Ladrones de bicicletas fue precursora del formato road movie, del que anticipó la estructura episódica, en que algunas escenas no integran la cadena de causas y efectos, sino que figuran como componentes de un mosaico, sumando al concepto, al clima, a la sensación de paso de las horas, a la poética, pero no al avance anecdótico. En Wajib este aspecto está parcialmente “enderezado”: hay mucho mayor énfasis aquí en las conversaciones, la mayoría de las escenas aportan insumos que alimentan el avance de los asuntos sobre los que van hablando los dos Shadi, y que, en forma bastante clásica y teatral, explotan en una discusión clímax en la que, por fin, encendidos de emoción, abandonan la cortesía y explicitan todas las hirientes opiniones que tienen uno con respecto al otro. El final es mucho más conclusivo y optimista que el de Ladrones...

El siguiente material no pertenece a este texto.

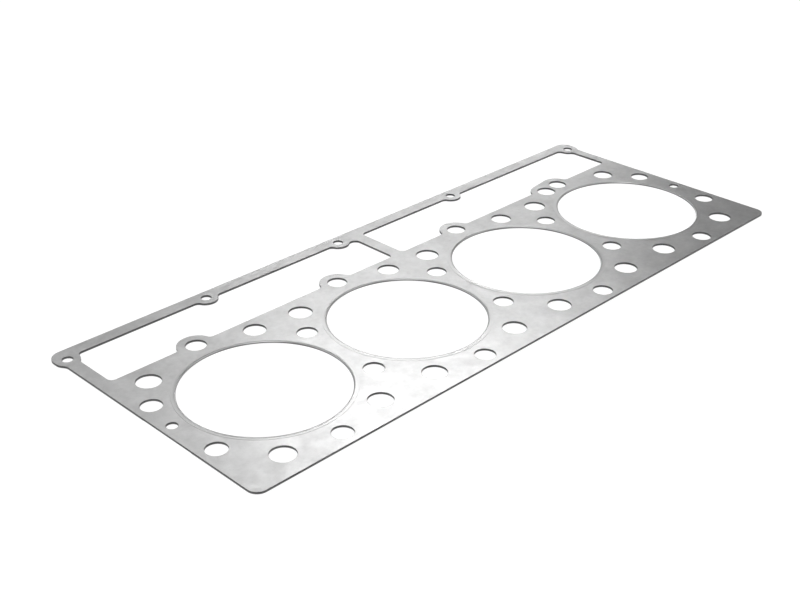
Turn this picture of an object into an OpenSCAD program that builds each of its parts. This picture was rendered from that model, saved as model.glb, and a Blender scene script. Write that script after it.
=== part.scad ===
/* [Plate] */
// Thickness of the plate
plate_t = 1.6; // [1:0.1:3]
// Width of metal between the front bolt holes and the front edge
front_land = 4.65; // [2:0.05:20]
// Bore line to the back edge of the rail
rail_reach = 144.3; // [140:0.1:165]
// Width of metal between the end bolt holes and the end edges
end_land = 5.2; // [3:0.1:20]
// Corner radius at the front
front_corner_r = 8.5; // [3:0.5:14]
// Corner radius at the back
back_corner_r = 10.5; // [6:0.5:11]
// Radius of the boss round each corner hole
corner_boss_r = 9.6; // [9:0.1:11]
// Fillet radius under each back corner
ear_fillet = 7; // [2:0.5:12]

/* [Windows] */
// Width of metal between the small back passages and the windows
deck_land = 5.8; // [3:0.1:12]
// Width of the back rail
rail_w = 11.15; // [8:0.05:14]
// Width of the web between the windows
web_w = 11.3; // [8:0.1:20]
// Width of the left end rail
left_rail_w = 11; // [8:0.1:14]
// Width of the right end rail
right_rail_w = 9.2; // [8:0.1:14]
// Fillet radius in the windows
window_fillet = 4.5; // [1:0.5:6]
// Fillet radius between the web and the rail lobe beside it
web_fillet = 5.5; // [3:0.5:6]

/* [Fire rings] */
// Clear diameter inside each ring
ring_clear_d = 125; // [112:0.5:140]
// Width of plate left between neighbouring rings
bridge_w = 9.7; // [4:0.1:14]
// Sheet thickness of a ring
ring_sheet = 0.25; // [0.15:0.05:0.4]
// Width of a ring's flanges on the plate
ring_flange = 2.85; // [1.5:0.05:3.5]
// Gap between a ring's fold and the plate's edge
ring_gap = 0.05; // [0.02:0.01:0.3]

/* [Head bolt holes] */
// Diameter of the head bolt holes
bolt_d = 16.3; // [12:0.1:18]
// Width of metal between the rings and the holes between the bores
near_bolt_land = 5.46; // [3:0.01:8]
// Width of metal between the rings and the holes beside the bores
far_bolt_land = 5.95; // [3:0.05:9]
// Width of metal round a hole that stands in a window
bolt_land = 6.55; // [4:0.05:9]

/* [Fluid passages] */
// Diameter of the large passages
passage_d = 19.2; // [14:0.1:21]
// Angle of the large back passage round its bore, from straight back, clockwise
back_left_angle = -40.49; // [-45:0.01:-36]
// Width of metal between the ring and the large back passage
back_left_land = 7.65; // [5:0.05:10]
// Angle of the left front passage
front_left_angle = -148.22; // [-155:0.01:-143]
// Width of metal between the ring and the left front passage
front_left_land = 7.95; // [5:0.05:10]
// Angle of the right front passage
front_right_angle = 146.91; // [143:0.01:155]
// Width of metal between the ring and the right front passage
front_right_land = 7.45; // [5:0.05:10]
// Diameter of the small back passages
small_passage_d = 18; // [12:0.1:20]
// Angle of the small back passages
back_right_angle = 34.04; // [30:0.01:38]
// Width of metal between the rings and the small back passages
back_right_land = 6.05; // [4:0.05:10]
// Angle of the last small back passage
last_right_angle = 37.83; // [32:0.01:44]
// Width of metal between the ring and the last small back passage
last_right_land = 6.15; // [4:0.05:8]
// Diameter of the feed hole
feed_d = 17; // [12:0.1:18]
// Angle of the feed hole, beside the last bore
feed_angle = -14.68; // [-16:0.01:-14]
// Width of metal between the ring and the feed hole
feed_land = 5.4; // [3:0.05:8]
// Width of metal round the feed hole in the window
feed_lobe_land = 6; // [3:0.1:8]

/* [Locating holes] */
// Diameter of the two dowel holes
dowel_d = 8.6; // [6:0.1:10]
// End edge to the dowel holes
dowel_inset = 8.85; // [7:0.05:10]
// Bore line to the left dowel hole
left_dowel_y = 6.1; // [0:0.1:12]
// Bore line to the right dowel hole
right_dowel_y = 0; // [-6:0.1:6]

/* [Rail bolt holes] */
// Diameter of the rail bolt holes
rail_bolt_d = 8.5; // [6:0.1:9]
// Line between two bores to the rail hole, leftwards
rail_bolt_x = 20.45; // [18:0.05:23]
// Rail holes to the back edge
rail_bolt_inset = 9.4; // [7:0.1:11]
// Radius of the lobe round a rail hole
rail_lobe_r = 9.7; // [7:0.1:11]
// End edge to the corner holes
corner_bolt_x = 5.85; // [4:0.05:8]
// Back edge to the corner holes
corner_bolt_y = 13.9; // [12:0.1:16]

/* [Hidden] */
// Facets round a full circle
$fn = 96;
// How far a cutter passes a face
over = 1;
// How far edges that run smoothly into each other overlap, so that they cross at a clear point
bite = 0.001;
// Lower face and middle of the plate, above the plane the rings lie on
plate_low = ring_sheet;
plate_mid = plate_low + plate_t / 2;
// Outside and inside radius of a ring's folded edge
fold_r = plate_t / 2 + ring_sheet;
fold_in_r = plate_t / 2;
// Middle of the fold and outer edge of the flanges, from the bore's centre
fold_x = ring_clear_d / 2 + fold_r;
ring_r = fold_x + ring_flange;
// Bore centres, and the lines of bolts between and outside them
pitch = 2 * ring_r + bridge_w;
bore_x = [for (i = [-1.5:1:1.5]) i * pitch];
gap_x = [for (i = [-2:1:2]) i * pitch];
// Bore line to the bolt holes between and beside the bores
near_bolt_y = sqrt(pow(ring_r + near_bolt_land + bolt_d / 2, 2) - pow(pitch / 2, 2));
far_bolt_y = ring_r + far_bolt_land + bolt_d / 2;
// Places of the passages, from the bore's centre
back_left = beside_ring(back_left_land, passage_d, back_left_angle);
front_left = beside_ring(front_left_land, passage_d, front_left_angle);
front_right = beside_ring(front_right_land, passage_d, front_right_angle);
back_right = beside_ring(back_right_land, small_passage_d, back_right_angle);
last_right = beside_ring(last_right_land, small_passage_d, last_right_angle);
feed = beside_ring(feed_land, feed_d, feed_angle);
// Reach of the plate, of the metal under the windows and of the windows themselves
half_length = gap_x[4] + bolt_d / 2 + end_land;
front_reach = far_bolt_y + bolt_d / 2 + front_land;
deck_reach = back_right[1] + small_passage_d / 2 + deck_land;
window_top = rail_reach - rail_w;
corner_x = half_length - corner_bolt_x;
ear_reach = corner_x + corner_boss_r - bite;
corner_y = rail_reach - corner_bolt_y;
rail_bolt_y = rail_reach - rail_bolt_inset;
rail_x = [for (i = [1:3]) gap_x[i] - rail_bolt_x];

// Place of a hole that has a land of metal between it and the ring, at an angle from straight back
function beside_ring(land, d, angle) = (ring_r + land + d / 2) * [sin(angle), cos(angle)];

// Puts the children at the right and the left end
module both_ends() {
  children();
  mirror([1, 0]) children();
}

// A rectangle given by its left, right, lower and upper edge
module block(left, right, low, high) {
  translate([left, low]) square([right - left, high - low]);
}

// What a rounded corner leaves over, in a corner at the origin that opens to the right and up
module nook(r) {
  difference() {
    translate([-over, -over]) square(r + over);
    translate([r - bite, r - bite]) circle(r);
  }
}

// Metal in the angle between a circle about the origin and a straight edge that lies along x at
// the given rise under its centre, with free space above it and a fillet on the right
module fillet(r, rise, f) {
  height = f - bite - rise;
  centre = [sqrt(pow(r + f - bite, 2) - pow(height, 2)), height];
  difference() {
    polygon([[0, 0], centre, [centre[0], -rise - over], [0, -max(rise, 0) - over]]);
    translate(centre) circle(f);
  }
}

// Outer shape of the plate, with an ear at each back corner
module outline() {
  difference() {
    union() {
      block(-half_length, half_length, -front_reach, rail_reach - back_corner_r);
      block(-ear_reach, ear_reach, corner_y, rail_reach);
      both_ends() translate([corner_x, corner_y]) circle(corner_boss_r);
    }
    both_ends() {
      translate([half_length, -front_reach]) rotate(90) nook(front_corner_r);
      translate([ear_reach, rail_reach]) rotate(180) nook(back_corner_r);
    }
  }
}

// Fillet between each ear and the end edge under it
module ear_fillets() {
  both_ends() translate([corner_x, corner_y]) rotate(-90)
    fillet(corner_boss_r, corner_x - half_length, ear_fillet);
}

// A window with four rounded corners
module window(left, right) {
  difference() {
    block(left, right, deck_reach, window_top);
    translate([left, deck_reach]) nook(window_fillet);
    translate([right, deck_reach]) rotate(90) nook(window_fillet);
    translate([right, window_top]) rotate(180) nook(window_fillet);
    translate([left, window_top]) rotate(-90) nook(window_fillet);
  }
}

// Metal round the head bolt holes that stand in the windows
module deck_lobes() {
  r = bolt_d / 2 + bolt_land;
  feed_r = feed_d / 2 + feed_lobe_land;
  last = [0, far_bolt_y];
  for (x = bore_x) translate([x, far_bolt_y]) {
    circle(r);
    both_ends() fillet(r, far_bolt_y - deck_reach, window_fillet);
  }
  // The last one runs on round the feed hole beside it, with a straight side between the two
  way = feed - last;
  normal = atan2(way[1], way[0]) - acos((r - feed_r) / norm(way));
  side = [cos(normal), sin(normal)];
  translate([bore_x[3], 0]) {
    polygon([last, last + (r - bite) * side, feed + (feed_r - bite) * side, feed]);
    translate(feed) {
      circle(feed_r);
      mirror([1, 0]) fillet(feed_r, feed[1] - deck_reach, window_fillet);
    }
  }
}

// Metal round the small bolt holes along the rail
module rail_lobes() {
  for (x = rail_x) translate([x, rail_bolt_y]) {
    circle(rail_lobe_r);
    both_ends() mirror([0, 1]) fillet(rail_lobe_r, window_top - rail_bolt_y, window_fillet);
  }
}

// The right corner boss, with its fillets inside a window whose end rail has the given width
module corner_boss(end_rail_w) {
  translate([corner_x, corner_y]) {
    circle(corner_boss_r);
    rotate(180) fillet(corner_boss_r, window_top - corner_y, window_fillet);
    mirror([1, 1]) fillet(corner_boss_r, corner_bolt_x - end_rail_w, window_fillet);
  }
}

// The two openings along the back
module windows() {
  difference() {
    union() {
      window(left_rail_w - half_length, -web_w / 2);
      window(web_w / 2, half_length - right_rail_w);
    }
    deck_lobes();
    rail_lobes();
    corner_boss(right_rail_w);
    mirror([1, 0]) corner_boss(left_rail_w);
    // The middle rail lobe stands so close to the web that they share one fillet
    translate([rail_x[1], rail_bolt_y]) mirror([1, 1])
      fillet(rail_lobe_r, -web_w / 2 - rail_x[1], web_fillet);
    block(rail_x[1], 0, rail_bolt_y, rail_reach);
  }
}

// One hole right through the plate
module hole(at, d) {
  translate([at[0], at[1], plate_low - over]) cylinder(h = plate_t + 2 * over, d = d);
}

// The eighteen holes for the head bolts
module head_bolt_holes() {
  for (x = gap_x, y = [-near_bolt_y, near_bolt_y]) hole([x, y], bolt_d);
  for (x = bore_x, y = [-far_bolt_y, far_bolt_y]) hole([x, y], bolt_d);
}

// Passages for coolant and oil round each bore
module passages() {
  for (x = bore_x) translate([x, 0]) {
    hole(back_left, passage_d);
    hole(front_left, passage_d);
    hole(front_right, passage_d);
  }
  for (i = [0:2]) translate([bore_x[i], 0]) hole(back_right, small_passage_d);
  translate([bore_x[3], 0]) {
    hole(last_right, small_passage_d);
    hole(feed, feed_d);
  }
}

// Dowel holes and the small bolt holes of the rail
module small_holes() {
  hole([dowel_inset - half_length, left_dowel_y], dowel_d);
  hole([half_length - dowel_inset, right_dowel_y], dowel_d);
  for (x = rail_x) hole([x, rail_bolt_y], rail_bolt_d);
  for (side = [-1, 1]) hole([side * corner_x, corner_y], rail_bolt_d);
}

module plate() {
  color("silver") difference() {
    translate([0, 0, plate_low]) {
      linear_extrude(plate_t) difference() {
        outline();
        windows();
      }
      linear_extrude(plate_t) ear_fillets();
    }
    for (x = bore_x) hole([x, 0], 2 * (fold_x + ring_gap));
    head_bolt_holes();
    passages();
    small_holes();
  }
}

// Sheet steel folded over the edge of one bore, with a flange on each face
module fire_ring(x) {
  color("gainsboro") translate([x, 0, plate_mid]) rotate_extrude() {
    difference() {
      translate([fold_x, 0]) circle(fold_r);
      translate([fold_x, 0]) circle(fold_in_r);
      translate([fold_x, -fold_r]) square([fold_r, 2 * fold_r]);
    }
    translate([fold_x, fold_in_r]) square([ring_flange, ring_sheet]);
    translate([fold_x, -fold_r]) square([ring_flange, ring_sheet]);
  }
}

module fire_ring_1() { fire_ring(bore_x[0]); }
module fire_ring_2() { fire_ring(bore_x[1]); }
module fire_ring_3() { fire_ring(bore_x[2]); }
module fire_ring_4() { fire_ring(bore_x[3]); }

plate();
fire_ring_1();
fire_ring_2();
fire_ring_3();
fire_ring_4();
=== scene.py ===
from math import cos, pi, radians, sin

import bpy
import numpy as np
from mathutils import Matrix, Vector


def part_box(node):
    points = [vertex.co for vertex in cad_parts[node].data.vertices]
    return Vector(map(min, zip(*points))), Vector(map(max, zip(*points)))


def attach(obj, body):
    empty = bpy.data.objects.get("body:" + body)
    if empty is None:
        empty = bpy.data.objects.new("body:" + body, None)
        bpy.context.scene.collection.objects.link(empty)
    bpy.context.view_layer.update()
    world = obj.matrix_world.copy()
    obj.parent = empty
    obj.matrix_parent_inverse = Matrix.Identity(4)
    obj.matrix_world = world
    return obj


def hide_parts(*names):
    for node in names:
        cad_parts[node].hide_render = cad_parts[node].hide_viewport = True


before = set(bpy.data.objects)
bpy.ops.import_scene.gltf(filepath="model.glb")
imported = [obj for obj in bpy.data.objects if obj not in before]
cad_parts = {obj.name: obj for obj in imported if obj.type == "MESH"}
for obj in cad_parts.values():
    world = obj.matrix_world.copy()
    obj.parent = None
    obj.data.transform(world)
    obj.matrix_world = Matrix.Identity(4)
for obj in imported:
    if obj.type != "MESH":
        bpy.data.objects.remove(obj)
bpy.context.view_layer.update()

# The camera stands at the photograph's place and looks along the gasket's diagonal
view = {
    "spot": (-0.678104, -0.598678, 0.478311),
    "aim": (-0.054372, 0.025053, 0.00025),
    "lens": 56.689,  # millimetres
    "sensor": 36.0,  # its width in millimetres
    "reach": 200.0,  # nothing is drawn beyond this
}


def addCamera(look):
    data = bpy.data.cameras.new("camera")
    data.lens = look["lens"]
    data.sensor_fit = "HORIZONTAL"
    data.sensor_width = look["sensor"]
    data.clip_end = look["reach"]
    data.dof.use_dof = False
    camera = bpy.data.objects.new("camera", data)
    bpy.context.scene.collection.objects.link(camera)
    spot = Vector(look["spot"])
    camera.location = spot
    camera.rotation_euler = (Vector(look["aim"]) - spot).to_track_quat("-Z", "Y").to_euler()
    bpy.context.scene.camera = camera


addCamera(view)
bpy.context.scene.view_settings.view_transform = "Standard"
print("camera set")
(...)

El ambiente en que transcurre esta película no suele verse mucho en el cine que llega por acá. Los Shadi integran la numerosa comunidad cristiana de Nazaret, ciudad que, por otro lado, no se cuenta entre los puntos más críticos para la población árabe. Es interesante, porque solemos pensar a la población palestina como musulmana, y aquí podemos separar un poco la cultura impuesta por la religión de la religión impuesta por la cultura. La comunidad palestina cristiana se ve, en la película, en forma no muy distinta de la de sus coterráneos musulmanes: tradicionalistas, homofóbicos, patriarcales, fuertemente emotivos. Las fórmulas religiosas impregnan el hablar de la gente. En todo caso, parecería que las mujeres en esa comunidad son un poco más libres (hay dos de ellas que toman iniciativas al abordar varones, en uno de los casos en forma directamente sexual).

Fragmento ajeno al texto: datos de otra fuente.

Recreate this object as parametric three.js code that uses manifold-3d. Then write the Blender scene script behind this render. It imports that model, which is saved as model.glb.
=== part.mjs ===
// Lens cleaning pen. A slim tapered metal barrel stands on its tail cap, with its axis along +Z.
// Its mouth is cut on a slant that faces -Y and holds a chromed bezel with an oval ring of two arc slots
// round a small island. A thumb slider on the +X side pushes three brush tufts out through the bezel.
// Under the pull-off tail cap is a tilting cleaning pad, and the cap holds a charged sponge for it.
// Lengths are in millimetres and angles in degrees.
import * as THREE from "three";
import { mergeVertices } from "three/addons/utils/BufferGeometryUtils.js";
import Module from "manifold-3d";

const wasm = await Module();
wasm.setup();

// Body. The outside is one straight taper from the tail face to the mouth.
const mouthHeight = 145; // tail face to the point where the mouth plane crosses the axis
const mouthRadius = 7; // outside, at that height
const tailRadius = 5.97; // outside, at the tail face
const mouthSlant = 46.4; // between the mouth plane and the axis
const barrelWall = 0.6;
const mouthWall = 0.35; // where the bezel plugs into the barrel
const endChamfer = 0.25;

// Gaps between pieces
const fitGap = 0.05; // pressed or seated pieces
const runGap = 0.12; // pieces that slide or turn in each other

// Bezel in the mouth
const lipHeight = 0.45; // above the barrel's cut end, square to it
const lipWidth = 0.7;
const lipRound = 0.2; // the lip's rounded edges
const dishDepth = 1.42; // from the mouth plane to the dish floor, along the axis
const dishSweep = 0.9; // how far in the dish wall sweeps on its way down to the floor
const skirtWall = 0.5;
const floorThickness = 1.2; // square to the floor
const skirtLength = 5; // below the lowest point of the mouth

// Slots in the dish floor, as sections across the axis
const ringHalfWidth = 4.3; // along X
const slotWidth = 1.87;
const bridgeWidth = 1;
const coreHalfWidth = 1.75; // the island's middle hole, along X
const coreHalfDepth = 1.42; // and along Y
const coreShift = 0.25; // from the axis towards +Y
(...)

Hay apuntes varios que muestran la manera en que las circunstancias de otras regiones impregnan un poco ese lugar. Vemos soldados israelíes en las calles, un niño cisjordano vendiendo baratijas en los semáforos, la señora que teme los atentados de Estado Islámico, las noticias terribles sobre la opresión en Gaza, las precauciones con respecto a expresar opiniones políticas en Facebook. Hay un notorio contraste entre las calles descuidadas y sucias de Nazaret y el ambiente muy cheto de Nazaret Illit (la ciudad vecina, de población judía). Se supone que Shadi padre vive en relativa armonía con las autoridades israelíes, pero cuando, accidentalmente, pisa un “perro judío” (es decir, un perrito de buena raza en Nazaret Illit), su reflejo es huir porque podrían sobrevenir problemas serios.

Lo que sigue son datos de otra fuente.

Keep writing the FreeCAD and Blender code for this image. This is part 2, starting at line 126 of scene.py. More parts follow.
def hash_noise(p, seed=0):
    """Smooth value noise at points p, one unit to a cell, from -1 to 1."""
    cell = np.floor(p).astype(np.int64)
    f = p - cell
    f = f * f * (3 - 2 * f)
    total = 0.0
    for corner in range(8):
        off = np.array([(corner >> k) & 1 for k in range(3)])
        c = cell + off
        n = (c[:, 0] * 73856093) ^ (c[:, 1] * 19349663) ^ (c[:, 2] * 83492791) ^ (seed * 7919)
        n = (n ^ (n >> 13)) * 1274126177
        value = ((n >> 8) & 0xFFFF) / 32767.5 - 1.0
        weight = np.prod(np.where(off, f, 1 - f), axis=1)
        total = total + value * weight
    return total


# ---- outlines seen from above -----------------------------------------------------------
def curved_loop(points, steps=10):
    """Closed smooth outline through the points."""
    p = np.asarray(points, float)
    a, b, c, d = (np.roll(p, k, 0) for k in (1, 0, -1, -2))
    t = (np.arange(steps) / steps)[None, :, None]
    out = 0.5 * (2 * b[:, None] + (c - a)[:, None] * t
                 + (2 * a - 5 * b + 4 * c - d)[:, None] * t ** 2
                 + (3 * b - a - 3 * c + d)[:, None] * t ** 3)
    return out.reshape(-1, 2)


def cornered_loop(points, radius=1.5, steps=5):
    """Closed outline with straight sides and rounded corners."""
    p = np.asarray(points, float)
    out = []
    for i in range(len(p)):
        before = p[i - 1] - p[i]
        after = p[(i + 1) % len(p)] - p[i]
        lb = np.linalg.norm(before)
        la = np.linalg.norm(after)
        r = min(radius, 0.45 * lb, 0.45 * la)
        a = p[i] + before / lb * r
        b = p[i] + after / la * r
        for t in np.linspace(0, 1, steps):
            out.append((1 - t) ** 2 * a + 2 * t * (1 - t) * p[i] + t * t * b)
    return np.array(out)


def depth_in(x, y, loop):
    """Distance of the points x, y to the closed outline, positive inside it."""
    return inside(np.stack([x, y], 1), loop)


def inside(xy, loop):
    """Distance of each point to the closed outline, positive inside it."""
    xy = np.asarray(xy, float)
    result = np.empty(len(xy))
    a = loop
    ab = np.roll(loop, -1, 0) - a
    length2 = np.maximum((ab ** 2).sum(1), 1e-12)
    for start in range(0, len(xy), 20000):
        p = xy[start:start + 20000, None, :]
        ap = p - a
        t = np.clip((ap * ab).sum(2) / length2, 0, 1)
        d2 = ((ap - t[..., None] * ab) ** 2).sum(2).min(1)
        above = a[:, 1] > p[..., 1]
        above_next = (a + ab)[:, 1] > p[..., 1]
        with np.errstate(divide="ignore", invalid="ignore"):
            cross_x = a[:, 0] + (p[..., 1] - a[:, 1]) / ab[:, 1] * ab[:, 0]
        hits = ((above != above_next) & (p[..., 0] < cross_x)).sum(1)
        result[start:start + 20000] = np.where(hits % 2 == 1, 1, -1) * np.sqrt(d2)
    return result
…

El eje de la película está en las diferencias entre los dos Shadi. Son múltiples: es la diferencia entre un joven y un viejo, pero también la que hay entre un cosmopolita y un provinciano, entre un profesional universitario y un modesto profesor de escuela. Sobre todo, es un contraste entre dos tipos de intransigencia: el padre se resiente por las transgresiones a los valores establecidos, y el hijo, a su vez, no soporta el conformismo político del padre. Ambos saben que están en un lugar privado de libertades, pero el padre trata de actuar en forma pragmática para poder seguir llevando la vida sin carencias graves, mientras que el hijo, quizá debido a que vive lejos y en una situación confortable, no soporta ningún tipo de acercamiento cordial con un israelí. La relación amorosa pero llena de resentimientos y reproches entre los dos Shadi pone en consideración algunos puntos de vista conflictivos sobre qué hacer con Palestina, cómo pensarla, cómo asumirla.
La película contó con apoyos internacionales diversos, y se nota: muy buena fotografía, elegantes movimientos con dolly y Steadicam, tratamiento sonoro detallista. Mohammad Bakri es uno de los más prestigiosos actores palestinos (trabajó también en películas internacionales, dirigidas por nombres como Costa-Gavras y los hermanos Taviani). Saleh Bakri es su hijo en la vida real, y su desempeño es igualmente notable. El uso de la música es curioso: hay tan sólo un breve fragmento de música incidental, un trozo tradicional de espíritu festivo, que aparece en dos o tres momentos y se corta abruptamente. Las visitas que se suceden nos muestran personajes y situaciones muy cálidas. El guion recurre en forma hábil a la reiteración de ciertos temas que servirán, de distintas maneras, a dar cuerpo a las diferencias entre hijo y padre: el cigarro, la presencia de la muerte, el valor histórico y arquitectónico de las construcciones viejas y su intervención por artefactos industriales baratos (toldos y sillas de plástico), los embotellamientos. Se lidia con la extraña condición del apego: Shadi hijo dice que encontró todo como siempre, es decir, “una mierda”, y unos minutos después Norbert comenta: “No hay nada como el hogar”. El padre alimenta la esperanza de que el hijo se enamore de una lugareña y por ello regrese al país natal, y como referencia a esa posibilidad, vemos en pantalla una sucesión de jóvenes mujeres increíblemente bonitas y sexies, de personalidades diversas. En esta película dirigida por una mujer pero que asume los puntos de vista de varones, esas beldades femeninas parecen encarnar los atractivos de la tierra.
Invitación de boda (Wajib). Dirigida por Annemarie Jacir. Con Saleh Bakri, Mohammad Bakri, Maria Zreik. Palestina (coproducción con Francia, Colombia, Alemania, Emiratos, Qatar, Noruega), 2017. En Alfabeta.